Wir müssen also nicht nur das Personal in den Denkmalbehörden halten und in einen Stand versetzen, Denkmaleigentümer beraten zu können. Sondern wir müssen ihnen auch die ausreichenden Mittel an die Hand geben, damit sie den Denkmaleigentümern etwas anbieten können.
Es gibt einen schönen Satz, er trifft auf die Denkmalpflege zu: Tradition ist die Bewahrung des Feuers und nicht der Asche. Dabei sind wir bei dem Thema, dass der beste Denkmalpfleger natürlich die Nutzung ist. Wir müssen gemeinsam daran arbeiten, dass die Denkmalpflege gemeinsam mit den Denkmaleigentümern in einen Stand versetzt wird, frühzeitig genug bei Leerstand oder wenn ein Denkmaleigentümer etwas mit seinem Objekt vor hat, eine Planung auf die Beine zu stellen, die den Gedanken des Denkmalschutzes ordentlich integriert und ihm für all das, was für den Denkmaleigentümer tatsächlich eine Last darstellt und über das hinausgeht, was schon mit dem Eigentumsbegriff zusammenhängt – Eigentum verpflichtet – einen finanziellen Anreiz gibt.
Das setzt voraus, dass wir die Mitarbeiter in den Behörden haben, das setzt voraus, dass wir im Planungsprozess Leute mit Sachverstand haben, das setzt voraus, dass wir die Mittel zur Verfügung haben, um sie ausreichen zu können, und das setzt auch voraus, dass wir nicht Mittel anbieten, die genau das Gegenteil bewirken, nämlich den Abbruch eines Baudenkmals attraktiv machen.
Dann können Sie sicher sein, dass die behördliche Denkmalpflege nicht allein dasteht, sondern es gibt eine ganze Menge an Leuten aus der Zivilgesellschaft, die sich engagieren, und eine Menge an Denkmaleigentümern, die bereit sind, viel zu machen.

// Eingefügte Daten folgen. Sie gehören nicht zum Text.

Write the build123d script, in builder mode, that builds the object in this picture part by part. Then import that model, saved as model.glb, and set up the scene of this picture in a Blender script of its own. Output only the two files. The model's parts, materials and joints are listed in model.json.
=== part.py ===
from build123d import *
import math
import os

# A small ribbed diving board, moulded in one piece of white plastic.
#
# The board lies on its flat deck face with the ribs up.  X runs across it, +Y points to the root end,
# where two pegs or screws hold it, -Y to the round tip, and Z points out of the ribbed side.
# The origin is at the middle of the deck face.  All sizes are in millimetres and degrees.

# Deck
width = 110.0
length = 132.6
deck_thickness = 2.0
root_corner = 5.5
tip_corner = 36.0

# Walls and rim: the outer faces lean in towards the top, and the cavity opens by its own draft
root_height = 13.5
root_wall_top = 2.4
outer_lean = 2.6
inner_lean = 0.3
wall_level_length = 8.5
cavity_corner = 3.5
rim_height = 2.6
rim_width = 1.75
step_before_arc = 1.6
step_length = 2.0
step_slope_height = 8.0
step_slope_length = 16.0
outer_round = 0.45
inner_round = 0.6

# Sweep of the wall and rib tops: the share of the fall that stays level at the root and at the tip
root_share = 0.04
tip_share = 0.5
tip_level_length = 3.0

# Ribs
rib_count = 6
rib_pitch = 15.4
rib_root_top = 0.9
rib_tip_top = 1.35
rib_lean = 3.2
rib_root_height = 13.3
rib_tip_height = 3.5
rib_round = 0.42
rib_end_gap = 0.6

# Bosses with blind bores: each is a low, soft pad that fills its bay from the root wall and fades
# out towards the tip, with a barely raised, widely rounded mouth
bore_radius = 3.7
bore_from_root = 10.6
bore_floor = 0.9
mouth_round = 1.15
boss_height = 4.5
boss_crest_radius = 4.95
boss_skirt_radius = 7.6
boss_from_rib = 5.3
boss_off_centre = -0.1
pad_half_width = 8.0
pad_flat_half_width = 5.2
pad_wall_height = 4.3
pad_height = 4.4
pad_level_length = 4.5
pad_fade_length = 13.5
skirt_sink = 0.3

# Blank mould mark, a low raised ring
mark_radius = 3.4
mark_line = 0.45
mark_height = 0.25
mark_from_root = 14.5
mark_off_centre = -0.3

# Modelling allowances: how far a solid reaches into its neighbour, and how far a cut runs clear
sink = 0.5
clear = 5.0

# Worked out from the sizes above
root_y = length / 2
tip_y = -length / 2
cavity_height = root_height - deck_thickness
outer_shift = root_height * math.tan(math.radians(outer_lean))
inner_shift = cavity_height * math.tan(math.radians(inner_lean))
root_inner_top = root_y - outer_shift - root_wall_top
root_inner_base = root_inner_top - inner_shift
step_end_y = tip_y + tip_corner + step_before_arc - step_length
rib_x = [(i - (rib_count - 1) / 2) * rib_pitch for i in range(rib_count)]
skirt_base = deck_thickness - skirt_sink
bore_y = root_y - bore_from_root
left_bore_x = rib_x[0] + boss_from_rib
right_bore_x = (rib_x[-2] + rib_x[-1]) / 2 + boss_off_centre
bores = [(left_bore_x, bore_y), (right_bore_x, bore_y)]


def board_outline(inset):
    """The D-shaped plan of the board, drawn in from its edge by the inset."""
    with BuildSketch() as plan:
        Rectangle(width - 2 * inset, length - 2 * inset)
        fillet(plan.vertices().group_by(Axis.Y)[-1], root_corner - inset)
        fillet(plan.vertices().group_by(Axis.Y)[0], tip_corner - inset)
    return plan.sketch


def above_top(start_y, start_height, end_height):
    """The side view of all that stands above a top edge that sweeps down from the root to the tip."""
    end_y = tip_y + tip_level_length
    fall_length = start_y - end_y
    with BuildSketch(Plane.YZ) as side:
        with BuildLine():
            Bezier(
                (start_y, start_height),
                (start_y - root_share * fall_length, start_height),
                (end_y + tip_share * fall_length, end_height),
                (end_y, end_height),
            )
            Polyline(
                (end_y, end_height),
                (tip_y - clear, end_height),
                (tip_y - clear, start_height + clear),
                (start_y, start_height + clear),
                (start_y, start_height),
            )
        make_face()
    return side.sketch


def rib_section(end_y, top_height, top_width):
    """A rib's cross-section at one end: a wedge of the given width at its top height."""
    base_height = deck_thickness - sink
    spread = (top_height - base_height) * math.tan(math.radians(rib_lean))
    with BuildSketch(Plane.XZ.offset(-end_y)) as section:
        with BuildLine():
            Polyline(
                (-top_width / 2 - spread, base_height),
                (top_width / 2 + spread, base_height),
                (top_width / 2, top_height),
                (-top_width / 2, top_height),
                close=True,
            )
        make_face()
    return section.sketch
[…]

Aber wenn diese zur Behörde gehen und fragen, was ihnen angeboten werden kann, und sie dort gesagt bekommen, wir haben weder Zeit, um dich zu beraten, noch können wir dir irgendwie Geld mitgeben, dann ist das genau die falsche Botschaft. Das ist nicht in jedem Fall so, aber ich bin seit vielen Jahren in der Denkmalpflege aktiv und weiß, dass es in viel zu vielen Fällen so ist.